How to Remove Invalid UTF-8 Characters from a String in Go
Created
Modified
Using ToValidUTF8 Function
The strings.ToValidUTF8()
function returns a copy of the string s with each run of invalid UTF-8 byte sequences replaced by the replacement string, which may be empty.

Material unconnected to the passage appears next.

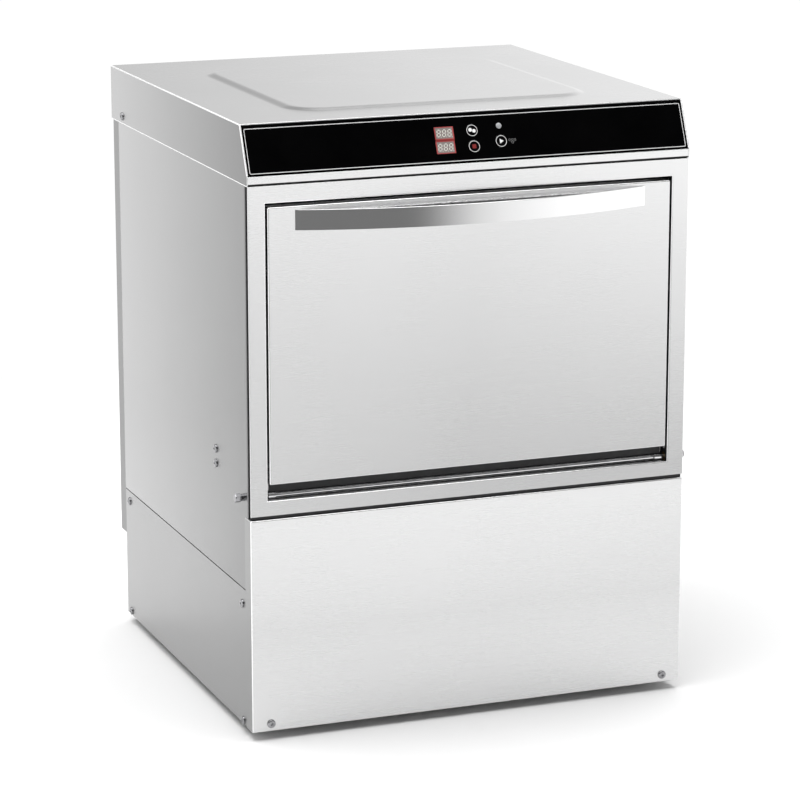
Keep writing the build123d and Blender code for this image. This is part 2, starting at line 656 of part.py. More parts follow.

The following example should cover whatever you are trying to do:
package main
import (
"fmt"
"strings"
)
func main() {
s := "a\xc5bd"
s = strings.ToValidUTF8(s, "")
fmt.Printf("%q\n", s)
}
"abd"
Using Map function
In Go 1.11+, it's also very easy to do the same using the Map function and utf8.RuneError like this:
package main
import (
"fmt"
"strings"
"unicode/utf8"
)
func main() {
s := "a\xc5bd"
valid := func(r rune) rune {
if r == utf8.RuneError {
return -1
}
return r
}
s = strings.Map(valid, s)
fmt.Printf("%q\n", s)
}
"abd"
Using Range
For example,
package main
import (
"fmt"
"unicode/utf8"
)
func ToValid(s string) string {
if utf8.ValidString(s) {
return s
}
v := make([]rune, 0, len(s))
for i, r := range s {
if r == utf8.RuneError {
_, size := utf8.DecodeLastRuneInString(s[i:])
if size == 1 {
continue
}
}
v = append(v, r)
}
return string(v)
}
func main() {
s := "a\xc5b\x8ad"
s = ToValid(s)
fmt.Printf("%q\n", s)
}
"abd"